— start —

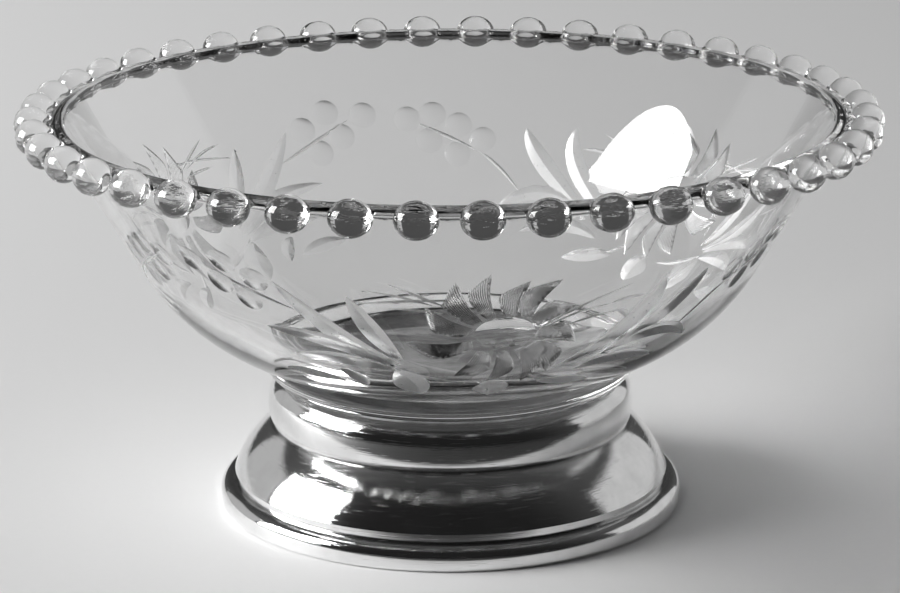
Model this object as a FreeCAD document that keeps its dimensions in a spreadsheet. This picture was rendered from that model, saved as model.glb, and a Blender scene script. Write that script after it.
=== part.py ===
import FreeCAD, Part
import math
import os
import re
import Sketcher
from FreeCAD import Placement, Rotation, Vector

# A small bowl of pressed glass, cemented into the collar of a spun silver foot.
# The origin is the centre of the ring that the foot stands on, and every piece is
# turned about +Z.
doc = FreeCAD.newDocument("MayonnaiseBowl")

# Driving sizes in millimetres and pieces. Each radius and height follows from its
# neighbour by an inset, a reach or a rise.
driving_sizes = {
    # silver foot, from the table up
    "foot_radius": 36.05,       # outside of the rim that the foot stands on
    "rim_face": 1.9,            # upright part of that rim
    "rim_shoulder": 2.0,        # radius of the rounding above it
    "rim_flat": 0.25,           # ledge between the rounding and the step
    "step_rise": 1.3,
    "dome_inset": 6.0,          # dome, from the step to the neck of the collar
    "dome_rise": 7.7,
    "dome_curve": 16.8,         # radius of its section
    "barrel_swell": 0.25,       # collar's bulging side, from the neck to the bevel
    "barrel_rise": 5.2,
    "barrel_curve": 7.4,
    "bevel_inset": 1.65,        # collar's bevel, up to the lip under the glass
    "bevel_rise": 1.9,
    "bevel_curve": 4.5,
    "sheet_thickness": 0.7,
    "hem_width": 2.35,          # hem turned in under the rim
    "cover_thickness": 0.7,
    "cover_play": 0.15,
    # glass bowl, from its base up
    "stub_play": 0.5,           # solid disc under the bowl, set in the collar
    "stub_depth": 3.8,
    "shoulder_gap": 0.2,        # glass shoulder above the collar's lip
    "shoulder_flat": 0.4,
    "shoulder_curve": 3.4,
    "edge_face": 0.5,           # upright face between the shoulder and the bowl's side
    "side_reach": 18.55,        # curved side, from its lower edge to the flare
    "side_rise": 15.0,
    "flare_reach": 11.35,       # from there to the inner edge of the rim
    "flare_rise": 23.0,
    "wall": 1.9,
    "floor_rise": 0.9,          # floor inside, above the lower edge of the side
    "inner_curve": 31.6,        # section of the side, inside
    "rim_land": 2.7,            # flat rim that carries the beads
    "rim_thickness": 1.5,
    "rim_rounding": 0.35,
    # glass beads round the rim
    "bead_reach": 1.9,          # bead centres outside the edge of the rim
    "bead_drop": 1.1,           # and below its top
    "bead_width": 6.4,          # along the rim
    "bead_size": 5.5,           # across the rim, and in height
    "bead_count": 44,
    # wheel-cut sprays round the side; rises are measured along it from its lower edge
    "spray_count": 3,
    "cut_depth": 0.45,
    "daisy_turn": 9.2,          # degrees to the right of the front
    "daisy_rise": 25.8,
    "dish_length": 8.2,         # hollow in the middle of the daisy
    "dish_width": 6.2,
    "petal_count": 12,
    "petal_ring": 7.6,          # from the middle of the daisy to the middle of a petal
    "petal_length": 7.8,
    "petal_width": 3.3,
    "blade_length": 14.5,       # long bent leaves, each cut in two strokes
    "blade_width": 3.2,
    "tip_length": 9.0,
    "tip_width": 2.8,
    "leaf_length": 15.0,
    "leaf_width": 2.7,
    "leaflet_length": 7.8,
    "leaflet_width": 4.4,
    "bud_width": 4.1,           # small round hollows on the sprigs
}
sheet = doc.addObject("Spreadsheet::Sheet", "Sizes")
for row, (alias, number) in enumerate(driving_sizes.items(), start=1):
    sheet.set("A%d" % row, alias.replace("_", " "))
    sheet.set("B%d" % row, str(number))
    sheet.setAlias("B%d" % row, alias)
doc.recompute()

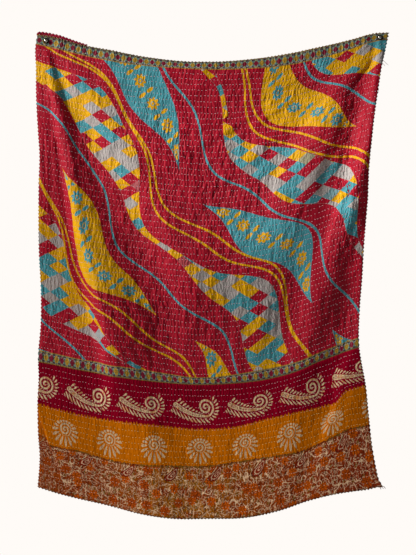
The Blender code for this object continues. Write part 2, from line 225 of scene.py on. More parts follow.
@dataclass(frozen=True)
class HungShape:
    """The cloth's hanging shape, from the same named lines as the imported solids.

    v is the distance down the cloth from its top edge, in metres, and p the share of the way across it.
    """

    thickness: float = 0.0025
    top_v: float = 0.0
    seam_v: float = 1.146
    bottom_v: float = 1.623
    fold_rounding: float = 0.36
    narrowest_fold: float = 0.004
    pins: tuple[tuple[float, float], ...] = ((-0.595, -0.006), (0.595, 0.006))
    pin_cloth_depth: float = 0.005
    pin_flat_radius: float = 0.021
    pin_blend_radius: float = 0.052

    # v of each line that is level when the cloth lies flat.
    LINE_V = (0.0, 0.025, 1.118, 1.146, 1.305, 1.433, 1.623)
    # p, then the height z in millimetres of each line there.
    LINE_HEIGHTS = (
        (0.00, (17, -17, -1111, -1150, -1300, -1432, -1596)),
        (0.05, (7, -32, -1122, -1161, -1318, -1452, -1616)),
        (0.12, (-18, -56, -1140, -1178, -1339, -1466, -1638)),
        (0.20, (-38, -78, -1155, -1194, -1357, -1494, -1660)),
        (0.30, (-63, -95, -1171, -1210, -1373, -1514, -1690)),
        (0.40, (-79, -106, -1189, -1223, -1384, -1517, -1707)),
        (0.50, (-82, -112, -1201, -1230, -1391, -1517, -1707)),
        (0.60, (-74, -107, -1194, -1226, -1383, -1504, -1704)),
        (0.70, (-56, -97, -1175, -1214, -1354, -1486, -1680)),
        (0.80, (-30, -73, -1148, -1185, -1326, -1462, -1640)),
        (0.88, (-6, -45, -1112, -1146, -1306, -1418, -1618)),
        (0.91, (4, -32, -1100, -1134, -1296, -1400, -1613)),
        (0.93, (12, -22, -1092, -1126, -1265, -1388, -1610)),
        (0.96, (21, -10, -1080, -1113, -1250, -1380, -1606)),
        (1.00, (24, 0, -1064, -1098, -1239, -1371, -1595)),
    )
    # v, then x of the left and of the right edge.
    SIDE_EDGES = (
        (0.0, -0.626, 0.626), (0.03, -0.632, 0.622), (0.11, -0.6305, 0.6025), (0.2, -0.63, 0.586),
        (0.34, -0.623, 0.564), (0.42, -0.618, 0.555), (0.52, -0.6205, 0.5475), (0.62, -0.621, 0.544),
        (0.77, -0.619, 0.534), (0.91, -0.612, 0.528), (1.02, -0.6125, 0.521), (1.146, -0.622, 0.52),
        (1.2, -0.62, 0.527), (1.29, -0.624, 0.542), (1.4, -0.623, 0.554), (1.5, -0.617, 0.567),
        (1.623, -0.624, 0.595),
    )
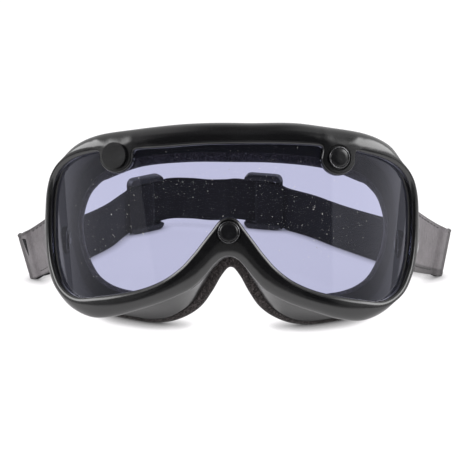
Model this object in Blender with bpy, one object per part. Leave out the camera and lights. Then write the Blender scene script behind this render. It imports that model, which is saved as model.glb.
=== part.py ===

— end —

• Brief
The lines to be given again exactly are those from the one containing "The Blender code" up to and including the one containing "pin_blend_radius: float = 0.052".

• Written solution
The Blender code for this object continues. Write part 2, from line 225 of scene.py on. More parts follow.
@dataclass(frozen=True)
class HungShape:
    """The cloth's hanging shape, from the same named lines as the imported solids.

    v is the distance down the cloth from its top edge, in metres, and p the share of the way across it.
    """

    thickness: float = 0.0025
    top_v: float = 0.0
    seam_v: float = 1.146
    bottom_v: float = 1.623
    fold_rounding: float = 0.36
    narrowest_fold: float = 0.004
    pins: tuple[tuple[float, float], ...] = ((-0.595, -0.006), (0.595, 0.006))
    pin_cloth_depth: float = 0.005
    pin_flat_radius: float = 0.021
    pin_blend_radius: float = 0.052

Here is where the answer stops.